§ **EXERCISE DIRECTIONS**
Only the lines from the line containing "Model this object" to the end of the entries should be repeated, exactly as they appear.

§ **MATERIAL SUPPLIED**
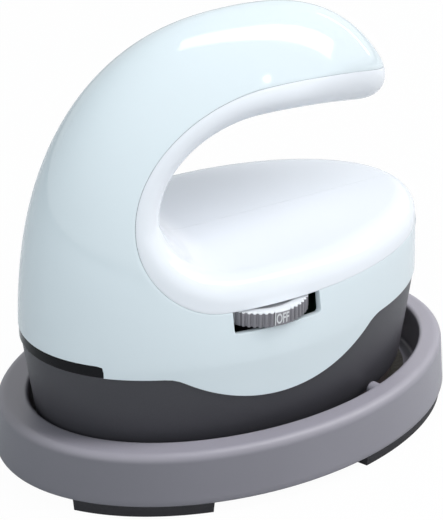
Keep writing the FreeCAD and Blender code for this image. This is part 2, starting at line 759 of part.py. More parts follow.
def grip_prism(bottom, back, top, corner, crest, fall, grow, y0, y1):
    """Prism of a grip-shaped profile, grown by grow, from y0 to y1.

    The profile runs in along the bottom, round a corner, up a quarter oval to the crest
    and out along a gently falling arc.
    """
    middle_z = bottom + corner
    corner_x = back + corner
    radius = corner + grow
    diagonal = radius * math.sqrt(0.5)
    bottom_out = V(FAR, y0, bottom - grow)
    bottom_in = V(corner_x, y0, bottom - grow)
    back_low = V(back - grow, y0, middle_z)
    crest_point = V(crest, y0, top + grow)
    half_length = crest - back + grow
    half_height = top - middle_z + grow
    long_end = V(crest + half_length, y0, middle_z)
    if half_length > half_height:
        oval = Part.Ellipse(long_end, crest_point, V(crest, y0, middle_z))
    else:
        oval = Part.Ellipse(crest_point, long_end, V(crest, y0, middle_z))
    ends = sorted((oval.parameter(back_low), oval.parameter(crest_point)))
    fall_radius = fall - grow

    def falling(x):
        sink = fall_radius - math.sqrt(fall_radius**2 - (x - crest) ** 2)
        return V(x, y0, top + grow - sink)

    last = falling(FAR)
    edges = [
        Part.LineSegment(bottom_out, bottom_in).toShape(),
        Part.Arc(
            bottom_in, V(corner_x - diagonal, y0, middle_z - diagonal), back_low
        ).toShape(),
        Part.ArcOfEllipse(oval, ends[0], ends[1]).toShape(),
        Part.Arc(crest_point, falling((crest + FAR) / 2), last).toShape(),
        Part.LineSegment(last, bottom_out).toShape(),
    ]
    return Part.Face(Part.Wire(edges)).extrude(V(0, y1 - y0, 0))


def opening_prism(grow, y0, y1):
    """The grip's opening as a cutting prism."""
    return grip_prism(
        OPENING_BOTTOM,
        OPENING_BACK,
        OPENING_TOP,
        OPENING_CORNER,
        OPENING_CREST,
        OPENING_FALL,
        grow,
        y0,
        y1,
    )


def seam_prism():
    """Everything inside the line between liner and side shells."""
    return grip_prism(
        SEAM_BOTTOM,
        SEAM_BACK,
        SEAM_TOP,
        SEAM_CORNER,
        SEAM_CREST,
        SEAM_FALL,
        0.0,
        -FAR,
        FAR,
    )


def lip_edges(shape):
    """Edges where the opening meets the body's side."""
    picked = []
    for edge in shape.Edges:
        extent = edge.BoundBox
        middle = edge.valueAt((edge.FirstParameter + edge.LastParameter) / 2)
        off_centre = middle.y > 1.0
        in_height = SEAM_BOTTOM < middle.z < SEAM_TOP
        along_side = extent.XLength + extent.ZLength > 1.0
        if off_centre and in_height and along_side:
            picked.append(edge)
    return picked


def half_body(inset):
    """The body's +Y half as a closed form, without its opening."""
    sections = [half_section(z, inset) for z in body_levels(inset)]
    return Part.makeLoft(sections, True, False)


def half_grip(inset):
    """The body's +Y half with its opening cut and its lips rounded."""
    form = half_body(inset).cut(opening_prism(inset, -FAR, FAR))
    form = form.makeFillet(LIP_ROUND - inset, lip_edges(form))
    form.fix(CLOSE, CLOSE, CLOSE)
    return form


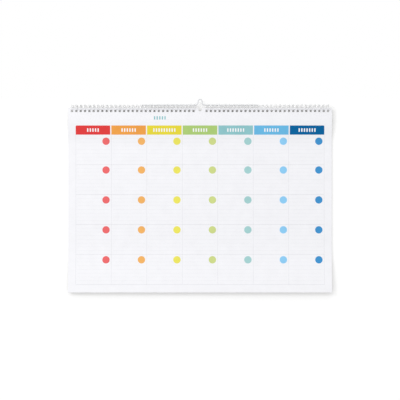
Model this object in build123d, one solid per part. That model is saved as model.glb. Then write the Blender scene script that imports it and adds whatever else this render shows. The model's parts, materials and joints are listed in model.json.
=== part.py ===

§ **WRITTEN ANSWER**
Model this object in build123d, one solid per part. That model is saved as model.glb. Then write the Blender scene script that imports it and adds whatever else this render shows. The model's parts, materials and joints are listed in model.json.
=== part.py ===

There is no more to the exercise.